Biomarker Reliability Investigated for Salivary Oral Cancer Tests

Richard Gawel


Many researchers are investigating the use of salivary diagnostic tests to identify oral squamous cell carcinoma (OSCC), with promising results so far and screening kits already reaching commercial markets. But these tests are complicated because many potential biomarkers for OSCC also are involved in chronic inflammation.

The Texas A&M University College of Dentistry and other institutions are collaborating on a pilot study measuring the levels of 7 previously reported potential OSCC salivary mRNA biomarkers in patients with chronic periodontitis and comparing them to levels found in patients with OSCC and healthy controls.

They found that salivary S100P mRNA could be a reliable biomarker for OSCC detection regardless of the presence of chronic periodontitis. However, chronic periodontitis could significantly affect the levels of the other 6 mRNAs, negatively influencing their reliability as biomarkers for oral cancer detection.

Yi-Shing Lisa Cheng, DDS, MS, PhD, associate professor of diagnostic sciences at the Texas A&M University College of Dentistry, discussed her team’s latest research and what will come next in identifying potential biomarkers that could be used to diagnose OSCC and save lives.

Q: Why would a salivary test for OSCC be beneficial?

A: The 5-year survival rate for OSCC (63%) is still too low, especially when compared to breast cancer (89%) and prostate cancers (99%), and delayed diagnosis is believed to be the major reason for this low survival rate.
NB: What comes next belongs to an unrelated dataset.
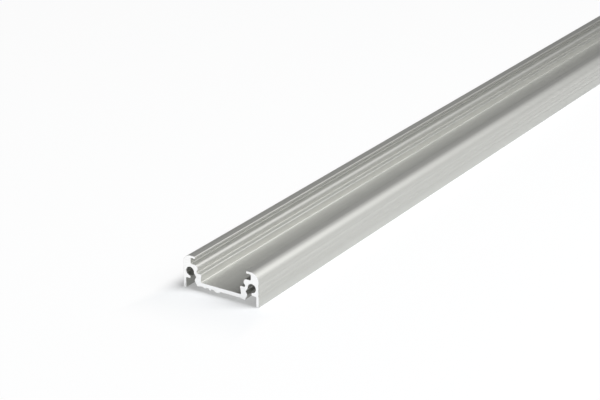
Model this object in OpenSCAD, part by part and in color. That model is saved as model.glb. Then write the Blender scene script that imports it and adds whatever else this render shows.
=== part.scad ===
// Extruded aluminium profile for a flexible light strip, one bar of stock length.
// The section lies in X and Z and runs along Y. The legs stand on Z = 0, and the bar is centred on X and Y.

/* [Bar] */
// Length of the bar
length = 500; // [50:10:3000]

/* [Strip tray] */
// Width of the light strip that lies in the tray
strip_w = 10; // [8:0.5:16]
// Gap between the strip and each wall of the tray
strip_gap = 0.1; // [0:0.05:0.4]
// Height of the tray walls above the floor
tray_depth = 2; // [1.6:0.1:3]
// How far the tray walls lean outwards at the floor
tray_undercut = 0.25; // [0:0.05:0.35]
// Thickness of the tray floor
floor_t = 0.95; // [0.7:0.05:1.3]

/* [Side heads] */
// Width of the step beside the tray
step_w = 1; // [0.7:0.05:1.6]
// Depth of the notch behind the step
notch_d = 0.3; // [0.15:0.05:0.4]
// Height of the notch's back face
notch_h = 0.5; // [0.3:0.05:0.7]
// Height of the ledge above the step
ledge_rise = 1.9; // [1.6:0.05:2.6]
// Width of the ledge that carries the cover's foot
ledge_w = 1.85; // [1.4:0.05:2.4]
// Width of the solid head from the cover groove to the outer face
head_w = 2.05; // [1.9:0.05:2.6]

/* [Cover groove and lip] */
// Clear height of the cover groove
groove_h = 1.4; // [0.9:0.05:2]
// How far the lip reaches over the groove
lip_reach = 1.2; // [0.7:0.05:1.3]
// Thickness of the lip
lip_t = 0.55; // [0.45:0.05:0.8]
// Depth of the bead under the lip's tip
bead_d = 0.06; // [0.05:0.01:0.18]
// Width of the bead under the lip's tip
bead_w = 0.45; // [0.3:0.05:0.5]

/* [Screw ports] */
// Diameter of the screw port
port_d = 2.05; // [1.7:0.05:2.3]
// Wall between the port and the outer face
port_wall = 0.78; // [0.6:0.02:0.9]
// Wall between the port and the ledge
port_roof = 0.82; // [0.6:0.02:1]
// Thickness of the hook under the port
hook_t = 0.7; // [0.5:0.05:0.9]
// How far the hook's tip reaches past the middle of the port
hook_lap = 0.1; // [0.06:0.02:0.2]
// Gap from the hook's tip to the tray's web
mouth_w = 1.12; // [0.9:0.02:1.3]
// Depth of the relief that opens the mouth towards the port
relief_d = 0.38; // [0.2:0.02:0.45]
// Height of the web's upright face beside the hook
web_face_h = 0.35; // [0.2:0.05:0.5]

/* [Legs and underside] */
// Thickness of the legs
leg_t = 0.7; // [0.5:0.05:0.9]
// Height of the floor's underside above the ground
recess_h = 1.2; // [0.9:0.05:2]
// Depth of the foot below the floor's underside
foot_drop = 0.2; // [0.1:0.02:0.4]
// How far the foot's tip leans in from the web's face
foot_lean = 0.62; // [0.4:0.02:0.8]

/* [Ribs and grooves] */
// Distance of the broad rib under the floor from the bar's middle
broad_rib_off = 1; // [0.6:0.05:1.2]
// Width of the broad rib
broad_rib_w = 1.85; // [1.2:0.05:2.2]
// Height of the broad rib
broad_rib_h = 0.44; // [0.2:0.02:0.5]
// Distance from the broad rib to the inner marker rib
marker_off = 1.85; // [1.6:0.05:2]
// Distance from the inner marker rib to the outer one
marker_pitch = 1.5; // [1.1:0.05:1.6]
// Width of each marker rib under the floor
marker_w = 0.7; // [0.7:0.05:0.9]
// Height of the inner marker rib
marker_inner_h = 0.34; // [0.15:0.01:0.34]
// Height of the outer marker rib
marker_outer_h = 0.22; // [0.1:0.01:0.34]
// Number of grooves in each outer face
face_grooves = 3; // [1:1:4]
// Width of each groove in the outer faces
face_groove_w = 0.8; // [0.4:0.05:1]
// Depth of each groove in the outer faces
face_groove_d = 0.09; // [0.03:0.01:0.15]
// Distance from one face groove to the next
face_pitch = 1.22; // [1.1:0.02:1.4]

/* [Corner radii] */
// Outer top corners
top_r = 2; // [0.5:0.1:2]
// Front edge of the ledge
ledge_r = 0.75; // [0.3:0.05:0.9]
// Front edge of the step
step_r = 0.3; // [0.1:0.05:0.45]
// Inner corners of the tray floor
tray_r = 0.25; // [0.2:0.05:0.4]
// Inner corners of the cover groove
groove_r = 0.25; // [0.1:0.05:0.5]
// Edges of the lip's tip
lip_r = 0.25; // [0.1:0.05:0.27]
// Edge of the hook's tip beside the port
tip_r = 0.15; // [0.08:0.01:0.2]
// Lower edge of the hook's tip
tip_low_r = 0.3; // [0.1:0.01:0.34]
// Small corners of the section
small_r = 0.12; // [0.05:0.01:0.2]

/* [Hidden] */

// Widest angle that one facet of a rounded corner spans
arc_step = 10;
// Largest share of an edge that one rounded corner may take
edge_share = 0.75;
// How far the mouth's upper edge runs into the port, and the hook's tip stays below it
port_meet = 0.12;
tip_drop = 0.03;
// Smoothness of the port and of the face grooves
circle_fn = 96;
// The ribs' circles reach this far into the floor
rib_root = floor_t / 2;

// Heights of the section, from the ground up
under_z = recess_h;
floor_z = under_z + floor_t;
step_z = floor_z + tray_depth;
ledge_z = step_z + ledge_rise;
lip_z = ledge_z + groove_h;
top_z = lip_z + lip_t;
foot_z = under_z - foot_drop;

// Distances from the middle of the section, outwards
tray_x = strip_w / 2 + strip_gap;
ledge_x = tray_x + step_w;
groove_x = ledge_x + ledge_w;
lip_x = groove_x - lip_reach;
outer_x = groove_x + head_w;
leg_x = outer_x - leg_t;

// Screw port, its hook and its mouth
port_r = port_d / 2;
port_x = outer_x - port_wall - port_r;
port_z = ledge_z - port_roof - port_r;
hook_z = port_z - port_r - hook_t;
tip_x = port_x - hook_lap;
tip_z = port_z - port_r - tip_drop;
web_x = tip_x - mouth_w;
relief_x = web_x - relief_d;
foot_x = web_x - foot_lean;

// Height of the middle groove in each outer face
face_z = top_z / 2;

// Unit vector from a to b
function unit(a, b) = (b - a) / norm(b - a);

// Points along an arc, from one angle to another
function arc(centre, r, from, to) =
    let (n = max(1, ceil(abs(to - from) / arc_step)))
    [for (i = [0 : n]) let (t = from + (to - from) * i / n) centre + r * [cos(t), sin(t)]];

// Corner b between its neighbours a and c, rounded with radius r where the edges leave room
function round_corner(a, b, c, r) =
    let (
        u = unit(b, a),
        v = unit(b, c),
        half = acos(u * v) / 2,
        reach = min(r / tan(half), edge_share * min(norm(a - b), norm(c - b))),
        fitted_r = reach * tan(half),
        centre = b + (u + v) / norm(u + v) * fitted_r / sin(half),
        start = b + u * reach - centre,
        turn = sign(cross(v, u)) * (180 - 2 * half),
        from = atan2(start[1], start[0])
    )
    arc(centre, fitted_r, from, from + turn);

// Outline of a list of corners, each given as [x, z, radius]
function outline(corners) =
    let (n = len(corners), at = [for (k = corners) [k[0], k[1]]])
    [for (i = [0 : n - 1]) each
        corners[i][2] > 0
            ? round_corner(at[(i + n - 1) % n], at[i], at[(i + 1) % n], corners[i][2])
            : [at[i]]];

// Tip of the hook, from its underside round to the port
function hook_tip() = [
    for (p = arc([tip_x + tip_low_r, hook_z + tip_low_r], tip_low_r, 270, 180)) [p[0], p[1], 0],
    for (p = arc([tip_x + tip_r, tip_z - tip_r], tip_r, 180, 90)) [p[0], p[1], 0]
];

// Right half of the section, from the tray floor over the lip and round under the floor
function half_corners() = [
    [tray_x + tray_undercut, floor_z, tray_r],
    [tray_x, step_z, step_r],
    [ledge_x + notch_d, step_z, small_r],
    [ledge_x + notch_d, step_z + notch_h, small_r],
    [ledge_x, step_z + notch_h + notch_d, small_r],
    [ledge_x, ledge_z, ledge_r],
    [groove_x, ledge_z, groove_r],
    [groove_x, lip_z, groove_r],
    [lip_x + bead_w + bead_d, lip_z, 0],
    [lip_x + bead_w, lip_z - bead_d, small_r],
    [lip_x, lip_z - bead_d, lip_r],
    [lip_x, top_z, lip_r],
    [outer_x, top_z, top_r],
    [outer_x, 0, small_r],
    [leg_x, 0, small_r],
    [leg_x, hook_z, small_r],
    each hook_tip(),
    [tip_x + tip_r, port_z, 0],
    [port_x - port_r + port_meet, port_z, 0],
    [relief_x, tip_z, small_r],
    [web_x, hook_z, small_r],
    [web_x, hook_z - web_face_h, small_r],
    [foot_x, foot_z, small_r],
    [tray_x, under_z, 0]
];

// Both halves of the section as one closed list of corners, counter-clockwise
function full_corners() =
    let (right = half_corners(), n = len(right))
    concat([for (k = right) [-k[0], k[1], k[2]]], [for (i = [n - 1 : -1 : 0]) right[i]]);

// Radius of a circle's segment that is w wide and h high
function segment_r(w, h) = (w * w / 4 + h * h) / (2 * h);

// One rib under the floor, at x: the part of a circle that lies below the middle of the floor
module rib(x, w, h) {
    r = segment_r(w, h);
    intersection() {
        translate([x, under_z - h + r]) circle(r, $fn = circle_fn);
        translate([x - w, 0]) square([2 * w, under_z + rib_root]);
    }
}

// The broad rib and the two marker ribs beside it
module floor_ribs() {
    rib(-broad_rib_off, broad_rib_w, broad_rib_h);
    rib(-broad_rib_off - marker_off, marker_w, marker_inner_h);
    rib(-broad_rib_off - marker_off - marker_pitch, marker_w, marker_outer_h);
}

// Grooves in the right outer face, centred on the face
module face_groove_row() {
    r = segment_r(face_groove_w, face_groove_d);
    for (i = [0 : face_grooves - 1])
        translate([outer_x - face_groove_d + r, face_z + (i - (face_grooves - 1) / 2) * face_pitch])
            circle(r, $fn = circle_fn);
}

// Cuts that each side of the section has
module side_cuts() {
    translate([port_x, port_z]) circle(port_r, $fn = circle_fn);
    face_groove_row();
}

// Whole section
module section() {
    difference() {
        union() {
            polygon(outline(full_corners()));
            floor_ribs();
        }
        side_cuts();
        mirror([1, 0]) side_cuts();
    }
}

// The extruded bar, sawn square at both ends
module profile() {
    color("silver")
        translate([0, length / 2, 0])
            rotate([90, 0, 0])
                linear_extrude(length)
                    section();
}

profile();
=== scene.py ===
import math

import bmesh
import bpy
from mathutils import Matrix, Vector
from mathutils.geometry import delaunay_2d_cdt


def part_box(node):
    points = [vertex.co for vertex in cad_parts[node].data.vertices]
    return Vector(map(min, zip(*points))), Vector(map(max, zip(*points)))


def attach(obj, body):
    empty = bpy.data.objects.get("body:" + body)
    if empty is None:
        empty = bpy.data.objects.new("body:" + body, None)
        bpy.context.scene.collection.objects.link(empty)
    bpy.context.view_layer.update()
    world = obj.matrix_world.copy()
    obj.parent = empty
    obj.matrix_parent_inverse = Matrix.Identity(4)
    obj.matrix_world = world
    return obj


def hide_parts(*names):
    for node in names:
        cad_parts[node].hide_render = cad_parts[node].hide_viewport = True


MM = 0.001

# Outline of the section
WELD = 0.001 * MM            # corners closer than this are one
CREASE = math.radians(14)    # the outline turns more than this at a real edge
FLAT = 0.5 * MM              # an edge longer than this is a flat face
ARC_STEP = math.radians(3)   # round stretches get a point this often

# Bar
RING_PITCH = 25 * MM         # longest stretch of the bar between two rings of its mesh
EDGE_BREAK = 0.045 * MM      # how far the sawn edges are broken
EDGE_STEPS = 3               # facets across a broken edge
FILL_INSIDE = 1              # tells delaunay_2d_cdt to keep only triangles inside the outline
SAWN_SLOT = 1                # the material slot of the bar's ends

# Textures: noise cells a millimetre along X, Y and Z, and layers of detail
BANDS = (0.7, 0.003, 0.7), 2       # broad stripes of colour along the bar
DIE_LINES = (4.5, 0.01, 4.5), 2    # lines that the extrusion die leaves along the bar
GRAIN = (12, 3, 12), 1             # grain of the etched surface
SAW_MARKS = (0.4, 0.4, 7), 3       # level marks across the ends
NOISE_RANGE = 0.3, 0.7             # nearly all of a noise lies between these values

# Relief
DIE_LINE_DEPTH = 0.012 * MM
GRAIN_DEPTH = 0.002 * MM
SAW_MARK_DEPTH = 0.006 * MM

# Metal: each pair of colours goes from dark to pale
VALLEY_TINTS = (0.58, 0.582, 0.555), (0.62, 0.622, 0.595)   # low in the die lines
RIDGE_TINTS = (0.63, 0.632, 0.61), (0.67, 0.672, 0.65)      # high between them
VALLEY_ROUGH, RIDGE_ROUGH = 0.58, 0.73
SAWN_TINTS = (0.92, 0.92, 0.92), (0.97, 0.97, 0.965)
SAWN_ROUGH = 0.4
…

Salivary biomarker tests are noninvasive, and sample collection is easy. It can and may already be an excellent approach for screening or as a diagnostic adjunct for early detection of OSCC. 

Q: The study looked at chronic periodontitis. Could other oral health issues like plaque and caries produce biomarkers that overlap with OSCC? 

A: It is known that certain pathways are involved in both inflammation and cancer. (The NF-kappa B pathway is one of the examples.) Therefore, it is not surprising to see that several so-called oral cancer salivary biomarkers are inflammatory cytokines or molecules associated with oxidative stress, and these salivary biomarkers also have changed their levels when there is oral inflammation without cancer presence. Some of them have even been used as biomarkers for monitoring inflammatory diseases. I think the real question may be if the changes of those overlapping salivary biomarkers could interfere with the detection of oral cancer or cause false positive cancer reports when the patient has only the inflammatory disease but no cancer.

Answering this question requires testing the potential oral cancer salivary biomarkers in patients who have only oral inflammatory disease but no cancer and comparing the levels of those salivary biomarkers to the levels found in oral cancer patients. This is a process called validation. To make OSCC biomarkers usable and valuable for clinical application, validation is just as important as discovering new biomarkers, and that’s what our research group has been doing.

We are not familiar with the research on salivary biomarkers for caries. For plaque-associated gum inflammation, such as gingivitis and periodontitis, we have found that at least advanced periodontitis can affect the levels of several salivary biomarkers, which can interfere with accurate detection of oral cancer if we use those biomarkers as indicators for cancer development.

Q: What is the next step of research? 

A: There have been more than 100 potential salivary biomarkers reported in the literature, and almost all of them were identified by comparing the levels found in oral cancer to those found in healthy controls who did not have any oral inflammatory disease. Therefore, they all need to be validated, especially since chronic inflammation is so common in the oral cavity. We have tested more than 20 of them, and we will continue this validating process if funding permits.

The study, “Chronic Periodontitis Can Affect the Levels of Potential Oral Cancer Salivary mRNA Biomarkers,” was published by the Journal of Periodontal Research.